Workman would be part of the aforementioned Africa/Brass, as would, separately, another bassist, Art Davis, already with credits under Max Roach, Lee Morgan, Booker Little, Hal Mooney, Ernestine Anderson, Dizzy Gillespie, Leo Wright, Clifford Jordan/Sonny Red, Abbey Lincoln, and Booker Little. But in May they were together for Ole Coltrane and nearly a month at the Village Vanguard in August. Workman would become the fixed bassist for Coltrane through the end of the year for concerts, including a European tour, and a small portion of the Ballads album from the end of the year. An exception was Workman either alternating or alongside Jimmy Garrison for a November stint at the Village Vanguard.

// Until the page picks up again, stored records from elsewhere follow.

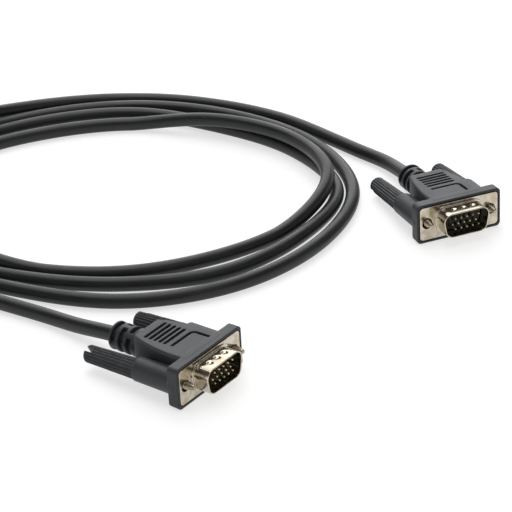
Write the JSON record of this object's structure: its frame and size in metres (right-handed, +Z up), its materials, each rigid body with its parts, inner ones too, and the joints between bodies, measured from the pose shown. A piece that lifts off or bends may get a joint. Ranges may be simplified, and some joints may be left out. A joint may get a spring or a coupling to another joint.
{
  "type": "vga cable",
  "caption": "Monitor cable lying in loose turns, with a D-shaped male plug, moulded hood, strain relief and thumbscrews on each end.",
  "frame": {"origin": "on the table, under the middle of the box round the two plugs", "axes": "+Z up; +Y away from the camera; +X to its right, with the loops of cable lying towards -X"},
  "size_m": [0.2262, 0.2222, 0.0148],
  "materials": {
    "jacket_pvc": "matte",
    "hood_pvc": "matte",
    "shell_nickel": "satin",
    "screw_nickel": "satin",
    "insulator_nylon": "satin",
    "contact_gold": "satin"
  },
  "bodies": {
    "cable_and_plugs": {"cable": "jacket_pvc", "near_hood": "hood_pvc", "near_shell": "shell_nickel", "near_insulator": "insulator_nylon", "near_pin_01": "contact_gold", "near_pin_02": "contact_gold", "near_pin_03": "contact_gold", "near_pin_04": "contact_gold", "near_pin_05": "contact_gold", "near_pin_06": "contact_gold", "near_pin_07": "contact_gold", "near_pin_08": "contact_gold", "near_pin_09": "contact_gold", "near_pin_10": "contact_gold", "near_pin_11": "contact_gold", "near_pin_12": "contact_gold", "near_pin_13": "contact_gold", "near_pin_14": "contact_gold", "near_pin_15": "contact_gold", "far_hood": "hood_pvc", "far_shell": "shell_nickel", "far_insulator": "insulator_nylon", "far_pin_01": "contact_gold", "far_pin_02": "contact_gold", "far_pin_03": "contact_gold", "far_pin_04": "contact_gold", "far_pin_05": "contact_gold", "far_pin_06": "contact_gold", "far_pin_07": "contact_gold", "far_pin_08": "contact_gold", "far_pin_09": "contact_gold", "far_pin_10": "contact_gold", "far_pin_11": "contact_gold", "far_pin_12": "contact_gold", "far_pin_13": "contact_gold", "far_pin_14": "contact_gold", "far_pin_15": "contact_gold"},
    "near_left_thumbscrew": {"near_left_knob": "hood_pvc", "near_left_screw": "screw_nickel"},
    "near_right_thumbscrew": {"near_right_knob": "hood_pvc", "near_right_screw": "screw_nickel"},
    "far_left_thumbscrew": {"far_left_knob": "hood_pvc", "far_left_screw": "screw_nickel"},
    "far_right_thumbscrew": {"far_right_knob": "hood_pvc", "far_right_screw": "screw_nickel"}
  },
  "joints": [
    {"name": "near_left_thumbscrew_turn", "type": "hinge", "parent": "cable_and_plugs", "child": "near_left_thumbscrew", "pos_m": [-0.02336, -0.05138, 0.00778], "axis": [0.7916, -0.6074, 0.0663], "continuous": true},
    {"name": "near_right_thumbscrew_turn", "type": "hinge", "parent": "cable_and_plugs", "child": "near_right_thumbscrew", "pos_m": [-0.03857, -0.0712, 0.00778], "axis": [0.7916, -0.6074, 0.0663], "continuous": true},
    {"name": "far_left_thumbscrew_turn", "type": "hinge", "parent": "cable_and_plugs", "child": "far_left_thumbscrew", "pos_m": [0.06777, 0.03715, 0.00777], "axis": [0.3843, -0.9186, 0.0924], "continuous": true},
    {"name": "far_right_thumbscrew_turn", "type": "hinge", "parent": "cable_and_plugs", "child": "far_right_thumbscrew", "pos_m": [0.04471, 0.0275, 0.00777], "axis": [0.3843, -0.9186, 0.0924], "continuous": true}
  ]
}
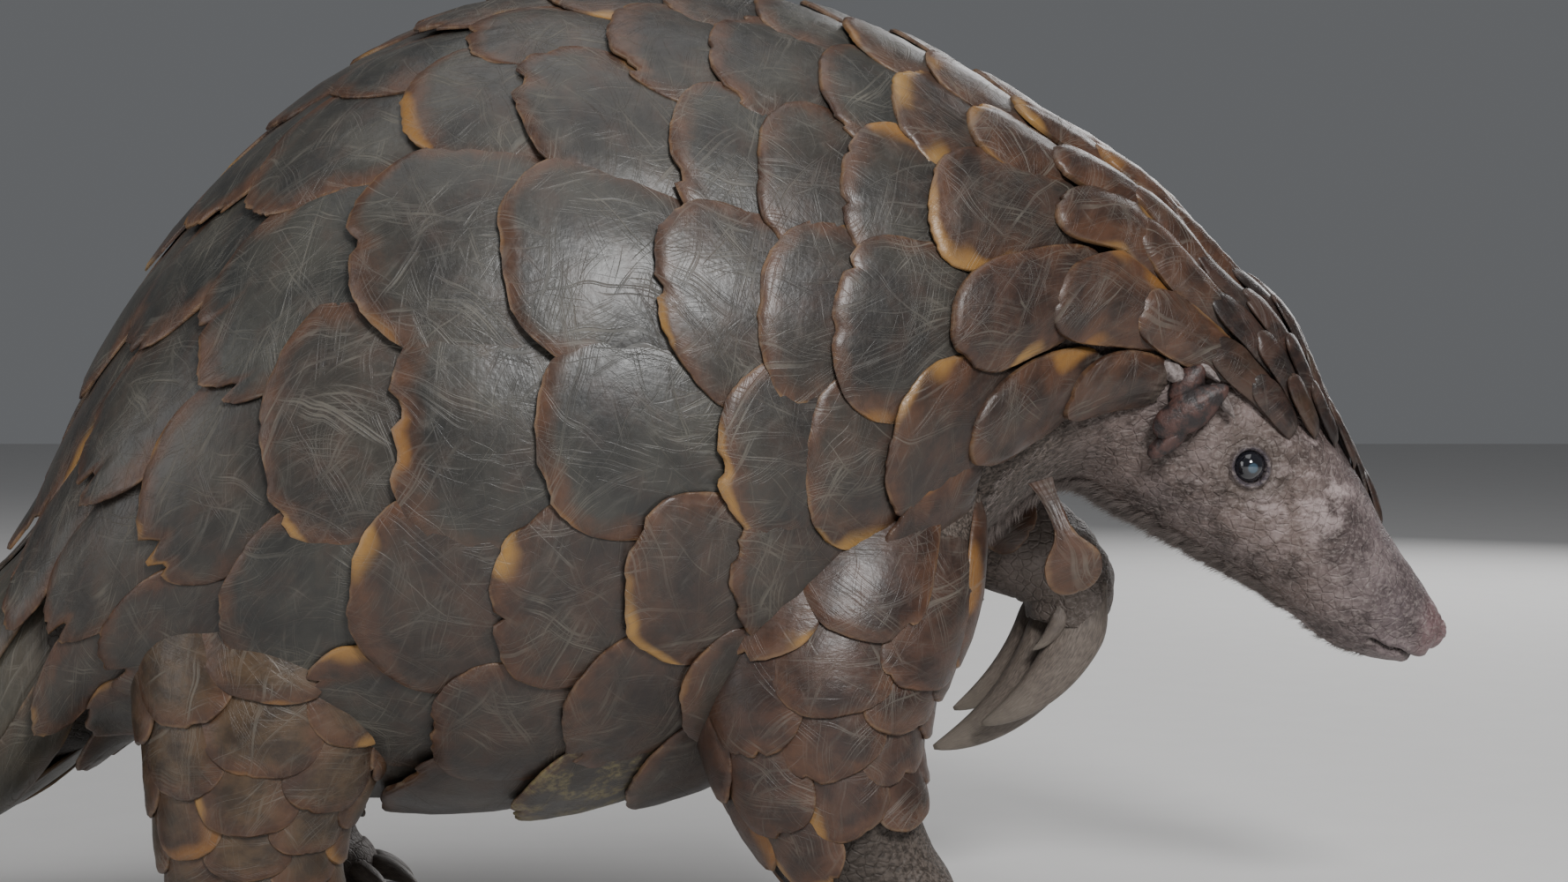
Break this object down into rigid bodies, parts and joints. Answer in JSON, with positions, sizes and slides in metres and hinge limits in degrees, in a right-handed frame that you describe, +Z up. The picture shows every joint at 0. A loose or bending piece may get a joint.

If not for a family health crisis forcing Workman to leave the group at the end of 1961 and return to his native Philadelphia, he likely would have stayed with the band and jazz history been quite different. It should be said that Workman hardly is a footnote, becoming one of the most revered players of his generation. But it was Garrison who became the anchor. Born between Garrett and Workman, prior to joining Coltrane he had worked with Philly Joe Jones, Curtis Fuller, Kenny Dorham, Jackie McLean, JR Montrose, Walter Bishop, Jr., Ornette Coleman, Bill Barron, and Ted Curson.

Unlike Carter and Davis, once Garrison was on board, he stayed there. That was mostly to do with Coltrane’s packed schedule of touring and albums and that, unlike Davis, he was healthy and non-combustible. From 1962-1964, Garrison was omnipresent, including the bulk of Ballads, Duke Ellington & John Coltrane (where he split duties with Ellington’s period bassist Aaron Bell), 2018 discovery Both Directions At Once, John Coltrane And Johnny Hartman, Impressions, Crescent, another new millennium unearthed gem in Blue World, and closing out the year with Coltrane’s magnum opus A Love Supreme (which added Art Davis for a second day of recording, released as a second disc to the album’s deluxe edition in 2002).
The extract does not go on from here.